Lines from the one containing "Describe how this" through the end of the data are to be returned exactly, and no others.

·····

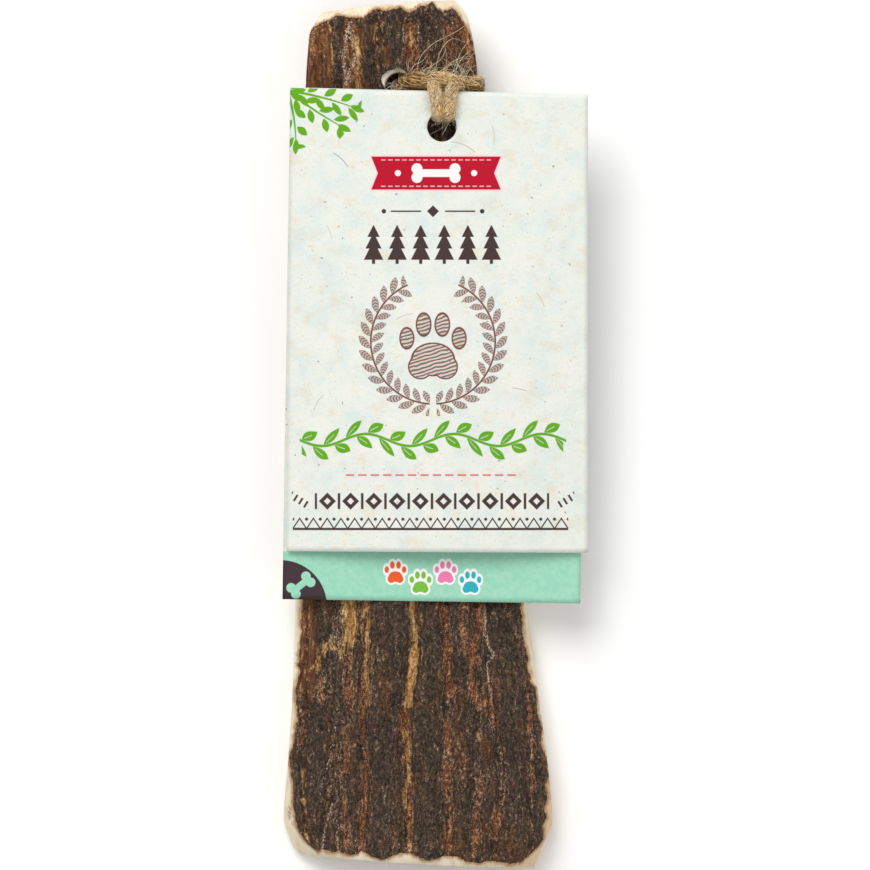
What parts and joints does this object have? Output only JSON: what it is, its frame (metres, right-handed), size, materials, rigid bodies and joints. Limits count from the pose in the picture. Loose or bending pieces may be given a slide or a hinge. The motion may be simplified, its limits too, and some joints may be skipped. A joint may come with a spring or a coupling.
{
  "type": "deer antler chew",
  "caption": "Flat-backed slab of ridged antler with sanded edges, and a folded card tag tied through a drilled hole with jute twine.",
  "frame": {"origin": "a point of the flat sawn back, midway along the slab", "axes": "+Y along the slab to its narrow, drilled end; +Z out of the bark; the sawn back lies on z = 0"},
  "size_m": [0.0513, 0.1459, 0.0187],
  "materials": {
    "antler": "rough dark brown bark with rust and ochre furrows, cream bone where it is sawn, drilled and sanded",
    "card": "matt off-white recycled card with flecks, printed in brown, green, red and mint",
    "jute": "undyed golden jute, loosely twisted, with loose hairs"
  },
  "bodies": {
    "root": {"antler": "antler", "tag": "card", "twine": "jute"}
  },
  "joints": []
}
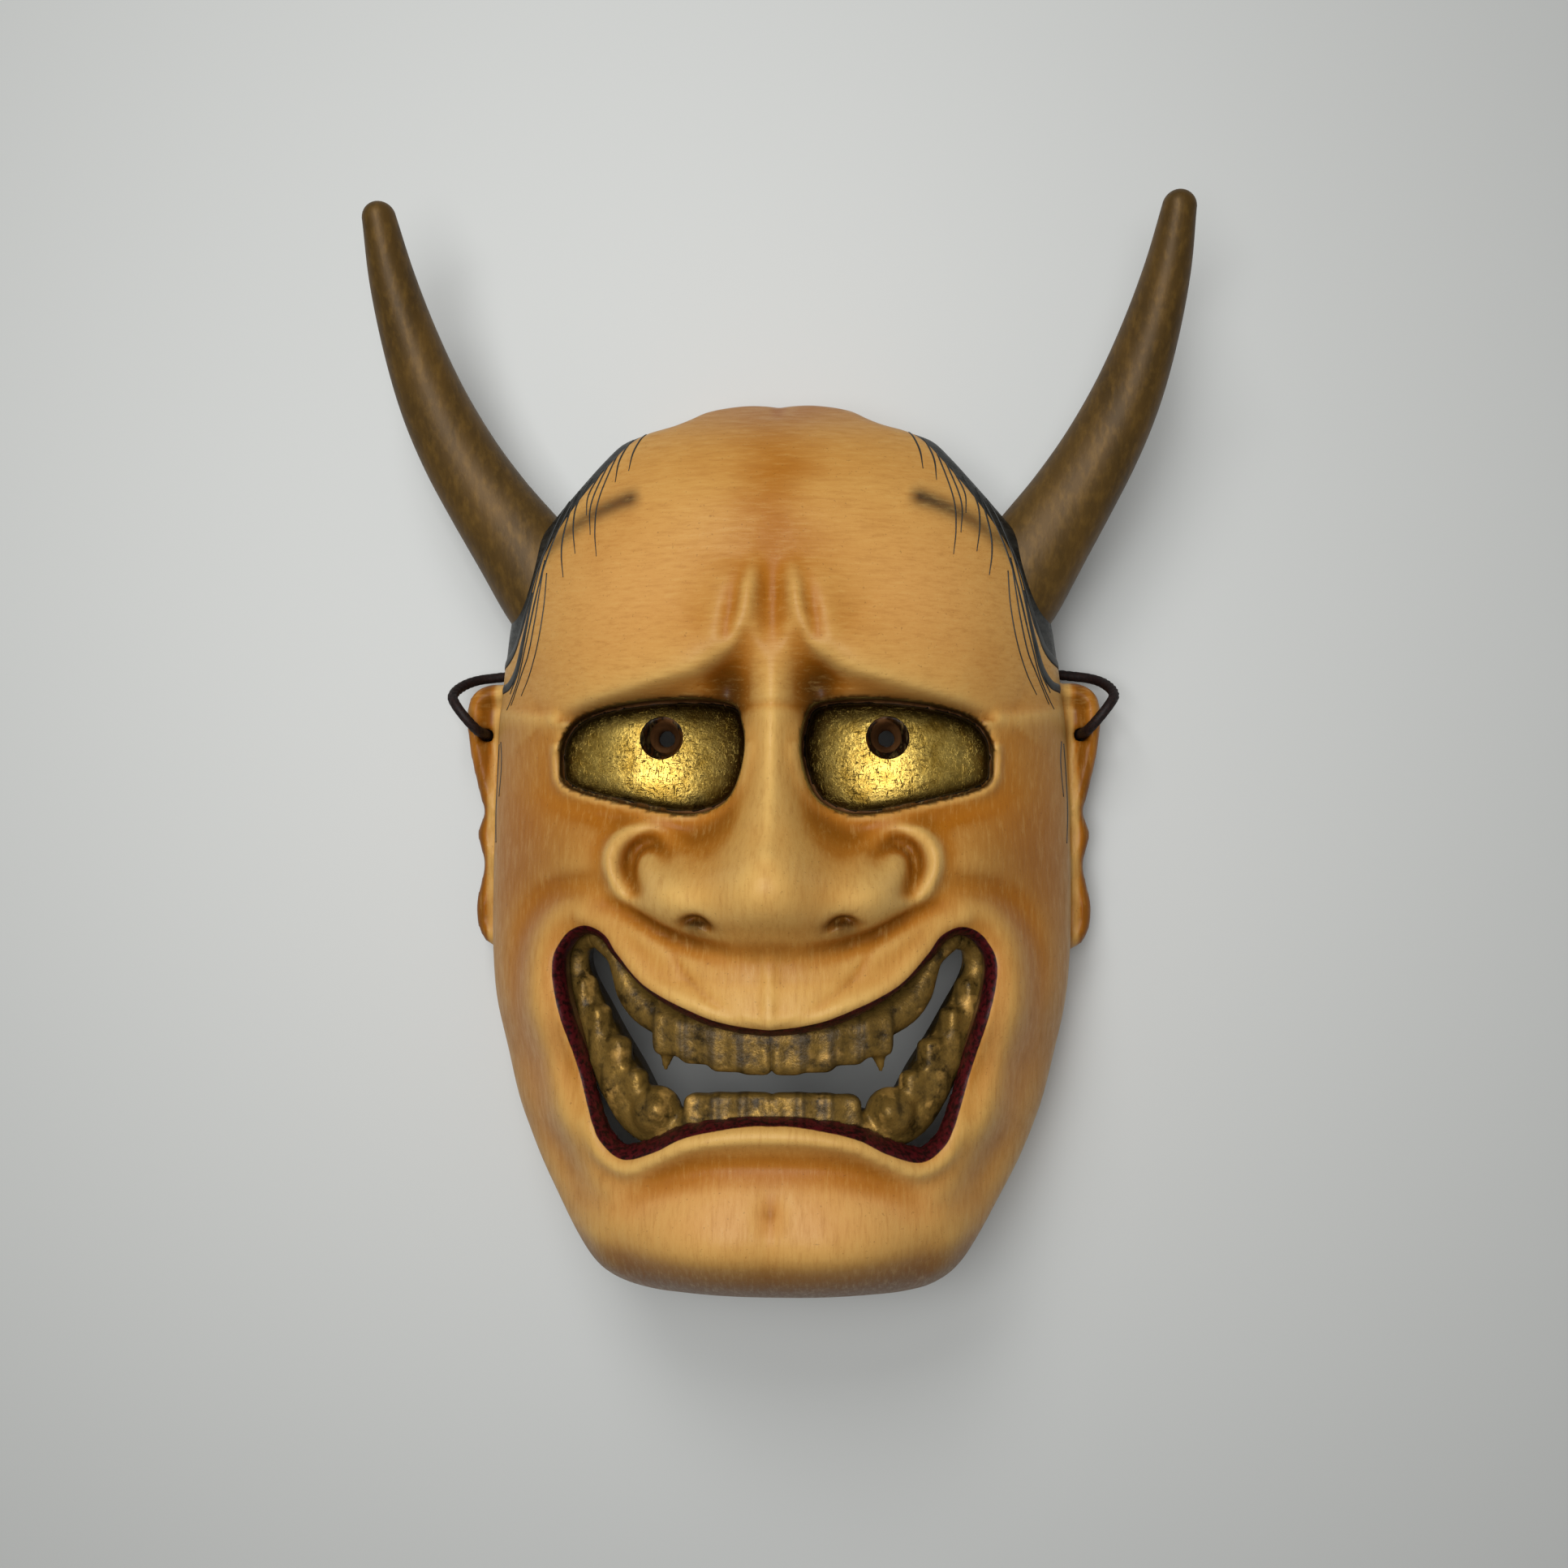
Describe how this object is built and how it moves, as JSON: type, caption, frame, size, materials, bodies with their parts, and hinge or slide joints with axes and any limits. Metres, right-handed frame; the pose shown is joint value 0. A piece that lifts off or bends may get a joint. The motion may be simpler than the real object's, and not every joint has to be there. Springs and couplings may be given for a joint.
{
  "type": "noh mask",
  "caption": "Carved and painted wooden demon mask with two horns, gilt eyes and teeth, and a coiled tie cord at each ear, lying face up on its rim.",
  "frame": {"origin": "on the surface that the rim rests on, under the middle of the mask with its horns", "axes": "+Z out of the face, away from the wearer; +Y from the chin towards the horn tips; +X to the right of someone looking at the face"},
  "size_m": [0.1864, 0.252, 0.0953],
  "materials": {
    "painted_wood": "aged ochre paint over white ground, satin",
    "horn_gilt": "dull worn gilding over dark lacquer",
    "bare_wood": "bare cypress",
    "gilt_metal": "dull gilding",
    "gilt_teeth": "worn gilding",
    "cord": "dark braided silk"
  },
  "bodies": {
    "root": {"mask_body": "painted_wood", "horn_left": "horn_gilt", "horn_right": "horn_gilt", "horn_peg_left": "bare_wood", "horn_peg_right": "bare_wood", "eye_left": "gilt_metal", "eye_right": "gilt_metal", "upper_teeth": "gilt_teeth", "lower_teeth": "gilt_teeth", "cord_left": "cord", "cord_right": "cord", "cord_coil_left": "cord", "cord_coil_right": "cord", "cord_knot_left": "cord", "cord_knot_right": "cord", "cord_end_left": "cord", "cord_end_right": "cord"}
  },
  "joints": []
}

·····

• The completed task:
Describe how this object is built and how it moves, as JSON: type, caption, frame, size, materials, bodies with their parts, and hinge or slide joints with axes and any limits. Metres, right-handed frame; the pose shown is joint value 0. A piece that lifts off or bends may get a joint. The motion may be simpler than the real object's, and not every joint has to be there. Springs and couplings may be given for a joint.
{
  "type": "noh mask",
  "caption": "Carved and painted wooden demon mask with two horns, gilt eyes and teeth, and a coiled tie cord at each ear, lying face up on its rim.",
  "frame": {"origin": "on the surface that the rim rests on, under the middle of the mask with its horns", "axes": "+Z out of the face, away from the wearer; +Y from the chin towards the horn tips; +X to the right of someone looking at the face"},
  "size_m": [0.1864, 0.252, 0.0953],
  "materials": {
    "painted_wood": "aged ochre paint over white ground, satin",
    "horn_gilt": "dull worn gilding over dark lacquer",
    "bare_wood": "bare cypress",
    "gilt_metal": "dull gilding",
    "gilt_teeth": "worn gilding",
    "cord": "dark braided silk"
  },
  "bodies": {
    "root": {"mask_body": "painted_wood", "horn_left": "horn_gilt", "horn_right": "horn_gilt", "horn_peg_left": "bare_wood", "horn_peg_right": "bare_wood", "eye_left": "gilt_metal", "eye_right": "gilt_metal", "upper_teeth": "gilt_teeth", "lower_teeth": "gilt_teeth", "cord_left": "cord", "cord_right": "cord", "cord_coil_left": "cord", "cord_coil_right": "cord", "cord_knot_left": "cord", "cord_knot_right": "cord", "cord_end_left": "cord", "cord_end_right": "cord"}
  },
  "joints": []
}